It is goot to hear, that checkpoint have a fix for you. Maybe we get also a fix in the next days. Please can you tell me, if the fix help to solve the problem.

 

Thanks

0 Kudos

Re: Problem with 5400 device after firmware upgrade to 80.30

In my case, disabling IPS rules solved the problem. Now all the rules work.
Crash dump helped to quickly solve the problem. Before the crash, the problem was solved for a long time. Do you have a crash dump? /var/log/crash
0 Kudos
D-Dawg
Ivory

Re: Problem with 5400 device after firmware upgrade to 80.30

Which patch was this? We're also experiencing this issue.
0 Kudos

Re: Problem with 5400 device after firmware upgrade to 80.30

The patch did not help solve the problem, continue to understand

0 Kudos

Re: Problem with 5400 device after firmware upgrade to 80.30

Hello, 

 

we received this patch "fw1_wrapper_HOTFIX_R80_30_JHF_T111_010_MAIN_GA_FULL.tgz".
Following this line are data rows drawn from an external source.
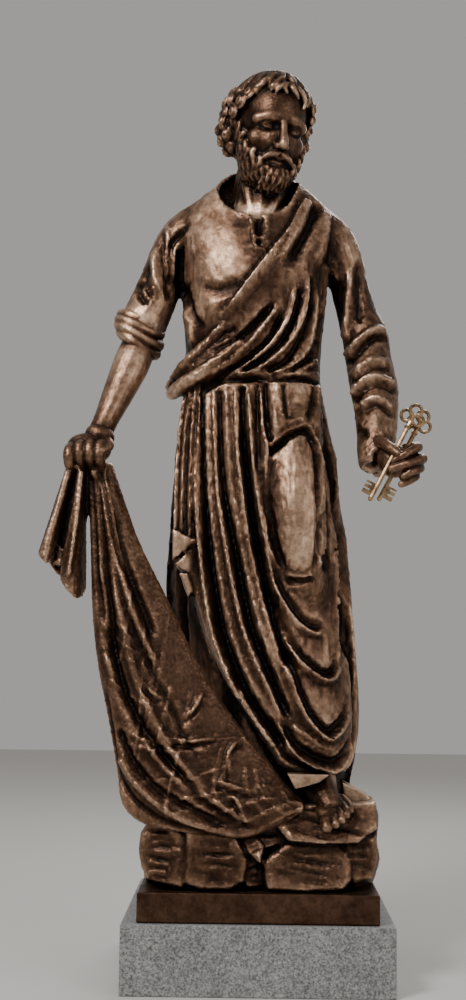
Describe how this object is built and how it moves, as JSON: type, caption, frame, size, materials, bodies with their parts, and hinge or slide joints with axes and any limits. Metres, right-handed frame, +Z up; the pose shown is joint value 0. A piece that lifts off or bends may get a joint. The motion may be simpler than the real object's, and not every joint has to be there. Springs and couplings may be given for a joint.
{
  "type": "saint statue",
  "caption": "Life-size bearded saint in a long robe and mantle, a gathered fishing net in one hand and keys in the other, on rocks, a slab and a low stone base.",
  "frame": {"origin": "centre of the granite base's underside", "axes": "+Z up, +X towards the viewer's right when facing the figure, +Y away from the viewer; the figure looks towards -Y"},
  "size_m": [0.8545, 0.56, 2.0625],
  "materials": {
    "bronze": "cast bronze with a brown patina, worn golden on the raised folds and nearly black in the hollows",
    "gilt_bronze": "bright golden bronze, little patina",
    "granite": "sawn grey speckled granite"
  },
  "bodies": {
    "root": {"saint_figure": "bronze", "key_left": "gilt_bronze", "key_right": "gilt_bronze", "granite_base": "granite"}
  },
  "joints": []
}
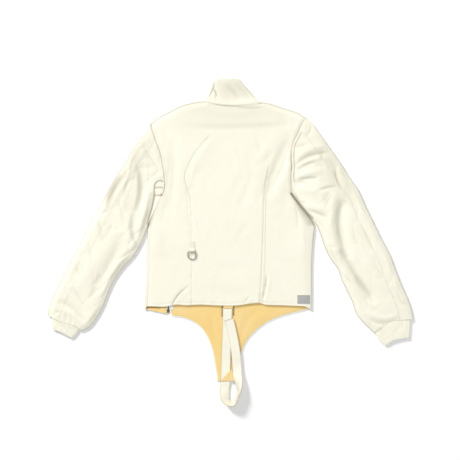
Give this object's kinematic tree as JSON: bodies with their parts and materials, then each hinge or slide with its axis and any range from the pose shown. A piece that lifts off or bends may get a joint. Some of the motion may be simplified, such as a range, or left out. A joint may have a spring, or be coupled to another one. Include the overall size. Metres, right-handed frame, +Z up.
{
  "type": "fencing jacket",
  "caption": "Fencing jacket laid flat with its back up: stand collar, set-in sleeves, rib-knit cuffs, pointed front panel with a webbing loop, and a metal ring on the back.",
  "frame": {"origin": "middle of the outline, on the surface that the jacket lies on", "axes": "+Z up from the surface, towards the jacket's back; +Y from the hem to the collar; +X to the right as seen from above"},
  "size_m": [1.0208, 0.9167, 0.0236],
  "materials": {
    "cream_cotton": "stiff cream cotton, matt",
    "golden_lining": "golden-yellow cotton lining, matt",
    "cream_rib_knit": "cream rib knit, matt",
    "cream_webbing": "off-white woven webbing",
    "white_tape": "white zip tape",
    "dark_metal": "dark zip metal, satin",
    "ring_metal": "nickel-plated wire",
    "grey_label": "plain grey woven label"
  },
  "bodies": {
    "garment": {"back": "cream_cotton", "front_main": "cream_cotton", "front_side_left": "cream_cotton", "point_lining": "golden_lining", "sleeve_left_upper": "cream_cotton", "sleeve_left_under": "cream_cotton", "sleeve_right_upper": "cream_cotton", "sleeve_right_under": "cream_cotton", "cuff_left": "cream_rib_knit", "cuff_right": "cream_rib_knit", "collar": "cream_cotton", "crotch_strap": "cream_webbing", "strap_anchor": "golden_lining", "strap_casing": "golden_lining", "zip_tape_main": "white_tape", "zip_tape_side": "white_tape", "zip_chain": "dark_metal", "zip_box": "dark_metal", "ring_tab": "cream_cotton", "side_label": "grey_label"},
    "ring": {"d_ring": "ring_metal"}
  },
  "joints": [
    {"name": "ring_swing", "type": "hinge", "parent": "garment", "child": "ring", "pos_m": [-0.108, -0.025, 0.01078], "axis": [-1, 0, 0], "range_deg": [0, 170]}
  ]
}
it helped to reduce the memory leaking by some percentage, but we encountered firewall crashes when we run NMAP scans...
the active member gets totaly unresponsive when we scanned the firewall with a "low nmap portscan"

 

is anybody else facing the same issues?
we are still investigating with TAC to find a solution.

best regards
Thomas.